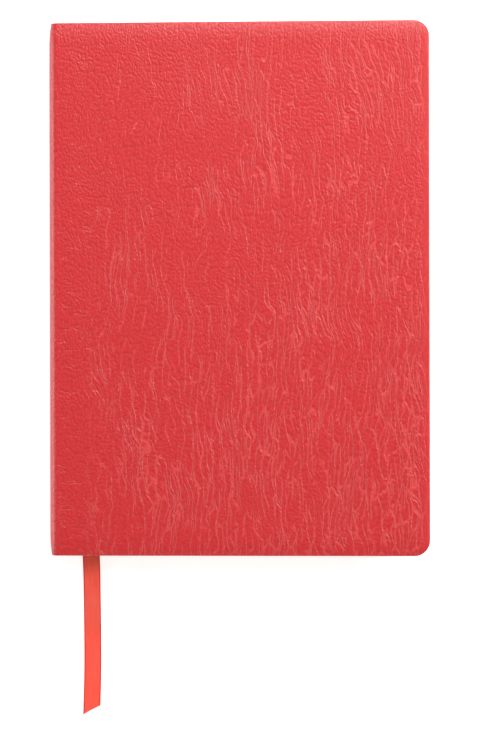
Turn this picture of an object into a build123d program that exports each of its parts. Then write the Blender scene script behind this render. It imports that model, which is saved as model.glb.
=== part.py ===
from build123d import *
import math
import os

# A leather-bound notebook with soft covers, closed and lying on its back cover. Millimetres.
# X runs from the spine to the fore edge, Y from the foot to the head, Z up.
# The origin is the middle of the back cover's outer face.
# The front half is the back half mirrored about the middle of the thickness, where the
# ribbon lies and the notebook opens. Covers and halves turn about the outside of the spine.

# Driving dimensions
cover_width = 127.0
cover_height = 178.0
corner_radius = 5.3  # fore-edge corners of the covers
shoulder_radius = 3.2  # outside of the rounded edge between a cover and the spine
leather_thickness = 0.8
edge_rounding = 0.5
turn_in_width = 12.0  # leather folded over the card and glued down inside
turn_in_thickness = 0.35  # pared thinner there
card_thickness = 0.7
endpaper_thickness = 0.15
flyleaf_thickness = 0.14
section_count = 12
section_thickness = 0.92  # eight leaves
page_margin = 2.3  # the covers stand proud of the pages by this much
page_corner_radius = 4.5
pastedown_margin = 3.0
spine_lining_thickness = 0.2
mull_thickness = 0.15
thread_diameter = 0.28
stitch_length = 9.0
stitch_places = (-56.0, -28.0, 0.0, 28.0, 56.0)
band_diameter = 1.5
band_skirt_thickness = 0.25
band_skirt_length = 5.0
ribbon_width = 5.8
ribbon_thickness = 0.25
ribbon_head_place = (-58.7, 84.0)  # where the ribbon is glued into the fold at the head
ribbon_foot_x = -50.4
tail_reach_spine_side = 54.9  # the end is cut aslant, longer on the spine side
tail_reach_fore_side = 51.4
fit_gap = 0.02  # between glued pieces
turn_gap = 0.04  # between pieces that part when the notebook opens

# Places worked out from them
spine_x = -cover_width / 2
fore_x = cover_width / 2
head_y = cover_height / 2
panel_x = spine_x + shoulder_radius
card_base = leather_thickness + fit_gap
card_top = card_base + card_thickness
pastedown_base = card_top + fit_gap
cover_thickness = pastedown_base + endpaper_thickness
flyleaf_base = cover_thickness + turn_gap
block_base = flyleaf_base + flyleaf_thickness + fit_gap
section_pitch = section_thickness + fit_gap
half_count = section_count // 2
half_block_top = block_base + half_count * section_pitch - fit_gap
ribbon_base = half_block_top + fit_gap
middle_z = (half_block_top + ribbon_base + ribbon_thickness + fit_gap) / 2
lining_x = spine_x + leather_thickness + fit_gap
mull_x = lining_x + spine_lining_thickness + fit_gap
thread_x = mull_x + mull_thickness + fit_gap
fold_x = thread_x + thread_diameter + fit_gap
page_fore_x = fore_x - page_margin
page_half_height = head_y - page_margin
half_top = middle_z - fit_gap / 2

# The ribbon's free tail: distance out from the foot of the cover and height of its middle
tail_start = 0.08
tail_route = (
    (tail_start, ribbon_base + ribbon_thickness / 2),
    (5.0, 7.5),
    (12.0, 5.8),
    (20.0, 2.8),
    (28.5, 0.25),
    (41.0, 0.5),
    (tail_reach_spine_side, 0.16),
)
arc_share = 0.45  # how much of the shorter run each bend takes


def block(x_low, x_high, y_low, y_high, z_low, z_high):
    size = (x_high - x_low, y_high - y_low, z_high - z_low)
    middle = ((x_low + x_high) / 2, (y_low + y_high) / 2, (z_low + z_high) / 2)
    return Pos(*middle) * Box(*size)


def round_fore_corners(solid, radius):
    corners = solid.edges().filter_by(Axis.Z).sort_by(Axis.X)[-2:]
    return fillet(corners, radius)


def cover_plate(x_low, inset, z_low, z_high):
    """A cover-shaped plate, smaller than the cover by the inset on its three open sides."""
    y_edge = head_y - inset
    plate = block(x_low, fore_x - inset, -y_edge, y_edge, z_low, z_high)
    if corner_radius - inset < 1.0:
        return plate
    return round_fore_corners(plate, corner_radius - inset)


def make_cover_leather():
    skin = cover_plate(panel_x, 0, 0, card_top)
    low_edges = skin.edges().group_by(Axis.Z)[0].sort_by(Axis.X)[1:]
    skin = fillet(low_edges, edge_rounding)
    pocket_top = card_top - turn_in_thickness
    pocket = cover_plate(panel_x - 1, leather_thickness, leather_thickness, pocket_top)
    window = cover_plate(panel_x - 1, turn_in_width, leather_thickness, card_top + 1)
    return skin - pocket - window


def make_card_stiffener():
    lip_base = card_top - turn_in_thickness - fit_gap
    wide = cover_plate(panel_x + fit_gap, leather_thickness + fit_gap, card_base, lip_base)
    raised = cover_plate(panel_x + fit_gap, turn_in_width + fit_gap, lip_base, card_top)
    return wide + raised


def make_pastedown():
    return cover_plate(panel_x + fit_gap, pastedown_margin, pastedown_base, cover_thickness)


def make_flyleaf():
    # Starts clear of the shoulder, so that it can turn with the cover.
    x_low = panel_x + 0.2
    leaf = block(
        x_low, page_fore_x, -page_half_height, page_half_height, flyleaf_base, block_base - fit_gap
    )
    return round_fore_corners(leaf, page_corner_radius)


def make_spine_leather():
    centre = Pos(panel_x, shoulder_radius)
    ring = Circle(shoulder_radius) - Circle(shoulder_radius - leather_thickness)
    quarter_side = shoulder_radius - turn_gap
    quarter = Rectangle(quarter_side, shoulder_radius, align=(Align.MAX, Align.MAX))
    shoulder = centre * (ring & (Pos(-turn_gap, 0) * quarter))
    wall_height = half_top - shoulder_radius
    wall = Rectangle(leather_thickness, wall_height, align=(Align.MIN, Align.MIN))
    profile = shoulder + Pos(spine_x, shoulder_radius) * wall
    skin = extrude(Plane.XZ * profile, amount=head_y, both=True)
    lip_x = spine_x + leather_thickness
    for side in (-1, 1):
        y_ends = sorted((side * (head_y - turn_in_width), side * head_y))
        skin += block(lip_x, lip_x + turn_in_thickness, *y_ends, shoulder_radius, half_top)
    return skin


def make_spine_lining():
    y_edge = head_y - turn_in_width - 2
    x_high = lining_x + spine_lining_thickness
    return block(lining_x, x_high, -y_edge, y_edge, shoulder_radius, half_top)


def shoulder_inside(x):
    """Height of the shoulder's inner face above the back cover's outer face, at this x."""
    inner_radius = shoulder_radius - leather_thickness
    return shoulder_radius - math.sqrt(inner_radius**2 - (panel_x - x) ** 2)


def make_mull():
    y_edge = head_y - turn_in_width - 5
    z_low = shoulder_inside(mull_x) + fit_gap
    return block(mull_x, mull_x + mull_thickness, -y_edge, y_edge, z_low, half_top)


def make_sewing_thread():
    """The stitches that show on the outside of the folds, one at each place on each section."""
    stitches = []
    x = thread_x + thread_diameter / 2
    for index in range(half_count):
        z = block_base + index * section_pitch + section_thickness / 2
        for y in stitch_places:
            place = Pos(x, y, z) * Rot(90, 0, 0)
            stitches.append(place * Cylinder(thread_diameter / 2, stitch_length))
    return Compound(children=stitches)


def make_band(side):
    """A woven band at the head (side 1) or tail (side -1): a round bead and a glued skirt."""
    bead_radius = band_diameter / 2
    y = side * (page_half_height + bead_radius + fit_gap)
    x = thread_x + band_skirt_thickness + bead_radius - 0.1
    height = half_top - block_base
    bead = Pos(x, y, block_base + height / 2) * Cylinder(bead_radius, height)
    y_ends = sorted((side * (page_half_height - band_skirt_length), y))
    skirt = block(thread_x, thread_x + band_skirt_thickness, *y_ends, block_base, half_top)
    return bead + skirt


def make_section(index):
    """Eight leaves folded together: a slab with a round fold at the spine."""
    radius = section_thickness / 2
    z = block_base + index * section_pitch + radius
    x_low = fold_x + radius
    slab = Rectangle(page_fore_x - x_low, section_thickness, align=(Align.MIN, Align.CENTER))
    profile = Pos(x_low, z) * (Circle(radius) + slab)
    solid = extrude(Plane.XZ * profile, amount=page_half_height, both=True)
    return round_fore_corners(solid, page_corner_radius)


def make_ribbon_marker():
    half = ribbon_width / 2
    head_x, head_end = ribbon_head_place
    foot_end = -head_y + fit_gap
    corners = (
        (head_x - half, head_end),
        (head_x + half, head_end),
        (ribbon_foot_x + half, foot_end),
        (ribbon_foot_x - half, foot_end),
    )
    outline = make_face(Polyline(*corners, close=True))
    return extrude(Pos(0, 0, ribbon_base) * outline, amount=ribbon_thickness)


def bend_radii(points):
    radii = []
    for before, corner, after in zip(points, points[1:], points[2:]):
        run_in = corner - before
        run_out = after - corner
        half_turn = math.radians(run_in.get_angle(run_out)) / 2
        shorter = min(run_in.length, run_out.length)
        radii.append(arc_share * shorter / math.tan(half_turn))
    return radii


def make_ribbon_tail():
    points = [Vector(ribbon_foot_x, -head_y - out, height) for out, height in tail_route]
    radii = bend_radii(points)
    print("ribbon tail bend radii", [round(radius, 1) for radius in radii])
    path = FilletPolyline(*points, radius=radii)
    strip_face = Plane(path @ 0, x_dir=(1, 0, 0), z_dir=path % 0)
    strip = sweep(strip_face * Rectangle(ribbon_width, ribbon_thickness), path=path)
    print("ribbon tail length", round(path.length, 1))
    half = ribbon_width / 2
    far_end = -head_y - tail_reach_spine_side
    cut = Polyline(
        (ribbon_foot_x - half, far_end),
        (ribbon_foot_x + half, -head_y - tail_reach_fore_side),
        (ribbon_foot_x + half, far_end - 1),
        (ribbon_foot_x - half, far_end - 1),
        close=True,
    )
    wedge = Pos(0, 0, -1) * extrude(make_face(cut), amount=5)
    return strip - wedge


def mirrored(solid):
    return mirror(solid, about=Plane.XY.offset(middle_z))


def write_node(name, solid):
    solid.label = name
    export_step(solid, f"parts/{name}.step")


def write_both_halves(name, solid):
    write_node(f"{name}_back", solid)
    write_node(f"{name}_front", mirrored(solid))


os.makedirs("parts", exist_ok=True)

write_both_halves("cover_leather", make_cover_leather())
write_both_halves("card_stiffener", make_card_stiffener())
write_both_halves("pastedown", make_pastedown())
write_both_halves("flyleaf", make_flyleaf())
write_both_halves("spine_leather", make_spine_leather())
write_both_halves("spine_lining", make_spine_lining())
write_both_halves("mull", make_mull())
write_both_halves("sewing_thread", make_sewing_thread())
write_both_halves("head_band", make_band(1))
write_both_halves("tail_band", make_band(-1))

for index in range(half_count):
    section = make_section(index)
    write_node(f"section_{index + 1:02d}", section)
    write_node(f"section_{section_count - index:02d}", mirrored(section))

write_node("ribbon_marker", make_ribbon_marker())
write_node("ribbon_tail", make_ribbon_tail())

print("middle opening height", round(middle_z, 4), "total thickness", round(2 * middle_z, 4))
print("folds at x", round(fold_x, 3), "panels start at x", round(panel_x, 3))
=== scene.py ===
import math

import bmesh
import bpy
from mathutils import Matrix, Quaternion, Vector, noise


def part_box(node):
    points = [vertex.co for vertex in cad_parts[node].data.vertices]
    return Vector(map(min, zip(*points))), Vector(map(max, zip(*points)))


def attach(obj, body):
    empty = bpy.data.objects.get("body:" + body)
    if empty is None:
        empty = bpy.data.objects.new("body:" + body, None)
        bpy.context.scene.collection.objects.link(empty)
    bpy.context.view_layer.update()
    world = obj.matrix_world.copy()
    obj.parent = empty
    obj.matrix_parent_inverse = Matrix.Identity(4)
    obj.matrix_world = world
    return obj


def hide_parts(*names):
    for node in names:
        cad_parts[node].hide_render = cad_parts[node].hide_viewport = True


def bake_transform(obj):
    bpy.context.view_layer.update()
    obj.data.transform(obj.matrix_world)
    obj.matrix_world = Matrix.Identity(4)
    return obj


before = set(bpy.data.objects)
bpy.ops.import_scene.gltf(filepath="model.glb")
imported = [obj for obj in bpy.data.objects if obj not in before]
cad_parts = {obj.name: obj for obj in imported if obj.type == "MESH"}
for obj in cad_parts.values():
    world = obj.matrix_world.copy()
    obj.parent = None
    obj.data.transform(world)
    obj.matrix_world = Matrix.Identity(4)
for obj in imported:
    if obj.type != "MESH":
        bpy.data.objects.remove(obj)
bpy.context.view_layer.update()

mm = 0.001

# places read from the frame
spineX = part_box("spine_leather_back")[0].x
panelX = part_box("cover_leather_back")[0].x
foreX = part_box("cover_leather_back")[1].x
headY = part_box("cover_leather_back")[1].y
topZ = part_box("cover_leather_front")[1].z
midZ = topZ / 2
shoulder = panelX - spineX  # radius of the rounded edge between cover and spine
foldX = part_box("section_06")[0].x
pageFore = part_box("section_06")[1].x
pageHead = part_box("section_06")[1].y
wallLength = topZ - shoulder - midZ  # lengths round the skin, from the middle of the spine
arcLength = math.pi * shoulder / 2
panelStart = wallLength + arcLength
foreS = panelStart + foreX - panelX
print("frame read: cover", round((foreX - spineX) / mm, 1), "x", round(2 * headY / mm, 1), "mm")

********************

**Goal**.
Quote only the stretch of lines that starts the data above and ends with the line containing "turn_gap = 0.04", both included.

**Task solution**.
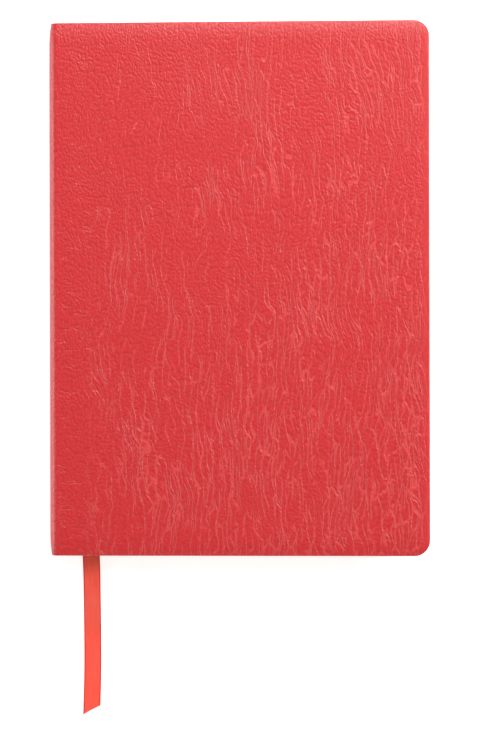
Turn this picture of an object into a build123d program that exports each of its parts. Then write the Blender scene script behind this render. It imports that model, which is saved as model.glb.
=== part.py ===
from build123d import *
import math
import os

# A leather-bound notebook with soft covers, closed and lying on its back cover. Millimetres.
# X runs from the spine to the fore edge, Y from the foot to the head, Z up.
# The origin is the middle of the back cover's outer face.
# The front half is the back half mirrored about the middle of the thickness, where the
# ribbon lies and the notebook opens. Covers and halves turn about the outside of the spine.

# Driving dimensions
cover_width = 127.0
cover_height = 178.0
corner_radius = 5.3  # fore-edge corners of the covers
shoulder_radius = 3.2  # outside of the rounded edge between a cover and the spine
leather_thickness = 0.8
edge_rounding = 0.5
turn_in_width = 12.0  # leather folded over the card and glued down inside
turn_in_thickness = 0.35  # pared thinner there
card_thickness = 0.7
endpaper_thickness = 0.15
flyleaf_thickness = 0.14
section_count = 12
section_thickness = 0.92  # eight leaves
page_margin = 2.3  # the covers stand proud of the pages by this much
page_corner_radius = 4.5
pastedown_margin = 3.0
spine_lining_thickness = 0.2
mull_thickness = 0.15
thread_diameter = 0.28
stitch_length = 9.0
stitch_places = (-56.0, -28.0, 0.0, 28.0, 56.0)
band_diameter = 1.5
band_skirt_thickness = 0.25
band_skirt_length = 5.0
ribbon_width = 5.8
ribbon_thickness = 0.25
ribbon_head_place = (-58.7, 84.0)  # where the ribbon is glued into the fold at the head
ribbon_foot_x = -50.4
tail_reach_spine_side = 54.9  # the end is cut aslant, longer on the spine side
tail_reach_fore_side = 51.4
fit_gap = 0.02  # between glued pieces
turn_gap = 0.04  # between pieces that part when the notebook opens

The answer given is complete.